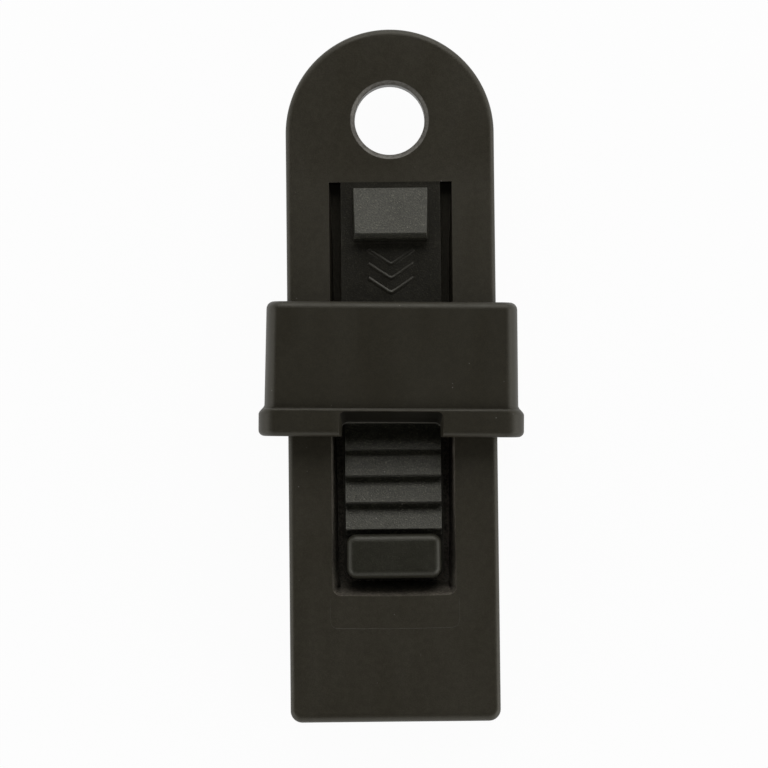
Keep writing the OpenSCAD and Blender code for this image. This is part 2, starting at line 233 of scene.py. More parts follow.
def face_z(d):
    """Height of the upper jaw's outer face: flat over the head, then a short bend whose slope
    grows as t^2 (3 - 2 t) over the share t of its length, then a straight rise."""
    t = np.clip((d - HINGE_REACH) / BEND_L + 0.5, 0, 1)
    past = np.maximum(d - HINGE_REACH - BEND_L / 2, 0)
    return HEAD_T / 2 + (BEND_L * (t ** 3 - t ** 4 / 2) + past) * np.tan(FACE_SLOPE)


def on_face(d, w):
    """Side view point (y, z) at a reach d, w square above the face; d may be an array."""
    return np.stack([-d + w * np.sin(FACE_SLOPE), face_z(d) + w * np.cos(FACE_SLOPE)], -1)


def inner_point(d, h):
    """Side view point [y, z] at a reach on a jaw's inner side, h over the middle when shut."""
    return [-d, h + (d - HINGE_REACH) * np.tan(OPEN_ANGLE)]


def turns(start, end, count):
    """Angles in radians, from start to end in degrees."""
    return np.radians(np.linspace(start, end, count))


def circle(t):
    """Points (cos t, sin t)."""
    return np.stack([np.cos(t), np.sin(t)], -1)


def arc(centre, r, start, end, count=7):
    """Points centre + r (cos t, sin t) for t from start to end, in degrees."""
    return centre + r * circle(turns(start, end, count))


# Corners of a rectangle, anticlockwise: two signs, and the angle at which its arc starts
CORNERS = ((1, -1, -90), (1, 1, 0), (-1, 1, 90), (-1, -1, 180))


def pocket_depth(d):
    """Depth of the latch pocket at a reach, clear of the pressed tongue."""
    return TONGUE_T + (d - TONGUE_HINGE) * np.tan(PRESS_ANGLE) + FLOOR_CLEARANCE


def make_piece(name, points, faces):
    """Mesh object from points in millimetres and faces: doubles merged, faces outwards."""
    mesh = bpy.data.meshes.new(name)
    mesh.from_pydata((np.asarray(points, float) * MM).tolist(), [], faces)
    shell = bmesh.new()
    shell.from_mesh(mesh)
    bmesh.ops.remove_doubles(shell, verts=shell.verts, dist=MERGE_GAP * MM)
    bmesh.ops.dissolve_degenerate(shell, edges=shell.edges, dist=SHORT_EDGE * MM)
    bmesh.ops.recalc_face_normals(shell, faces=shell.faces)
    shell.to_mesh(mesh)
    shell.free()
    return placed(name, mesh)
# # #
Quote exactly the opening line of the material above and every line after it, up to and including the line that contains "return TONGUE_T +".

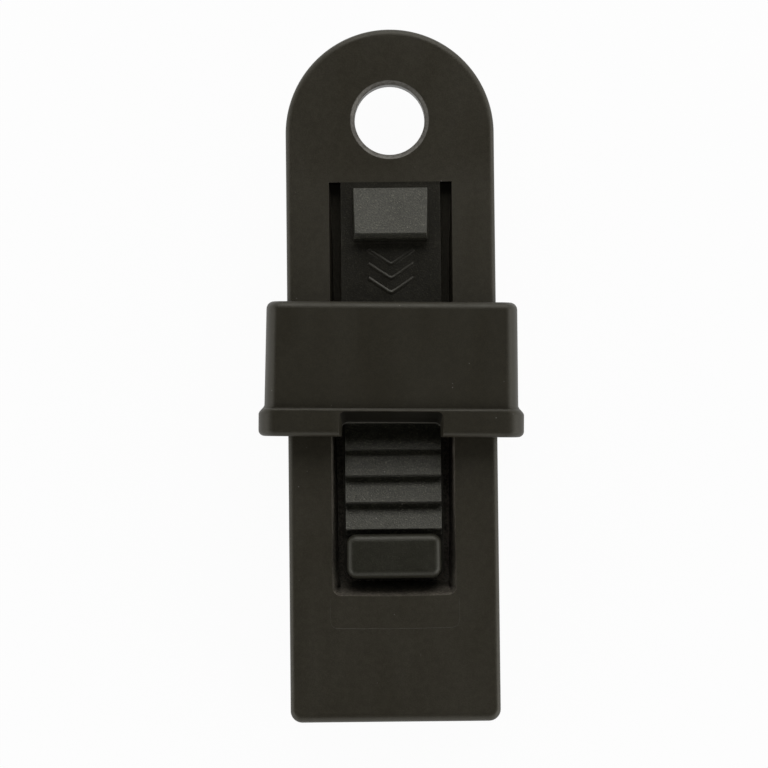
Keep writing the OpenSCAD and Blender code for this image. This is part 2, starting at line 233 of scene.py. More parts follow.
def face_z(d):
    """Height of the upper jaw's outer face: flat over the head, then a short bend whose slope
    grows as t^2 (3 - 2 t) over the share t of its length, then a straight rise."""
    t = np.clip((d - HINGE_REACH) / BEND_L + 0.5, 0, 1)
    past = np.maximum(d - HINGE_REACH - BEND_L / 2, 0)
    return HEAD_T / 2 + (BEND_L * (t ** 3 - t ** 4 / 2) + past) * np.tan(FACE_SLOPE)


def on_face(d, w):
    """Side view point (y, z) at a reach d, w square above the face; d may be an array."""
    return np.stack([-d + w * np.sin(FACE_SLOPE), face_z(d) + w * np.cos(FACE_SLOPE)], -1)


def inner_point(d, h):
    """Side view point [y, z] at a reach on a jaw's inner side, h over the middle when shut."""
    return [-d, h + (d - HINGE_REACH) * np.tan(OPEN_ANGLE)]


def turns(start, end, count):
    """Angles in radians, from start to end in degrees."""
    return np.radians(np.linspace(start, end, count))


def circle(t):
    """Points (cos t, sin t)."""
    return np.stack([np.cos(t), np.sin(t)], -1)


def arc(centre, r, start, end, count=7):
    """Points centre + r (cos t, sin t) for t from start to end, in degrees."""
    return centre + r * circle(turns(start, end, count))


# Corners of a rectangle, anticlockwise: two signs, and the angle at which its arc starts
CORNERS = ((1, -1, -90), (1, 1, 0), (-1, 1, 90), (-1, -1, 180))


def pocket_depth(d):
    """Depth of the latch pocket at a reach, clear of the pressed tongue."""
    return TONGUE_T + (d - TONGUE_HINGE) * np.tan(PRESS_ANGLE) + FLOOR_CLEARANCE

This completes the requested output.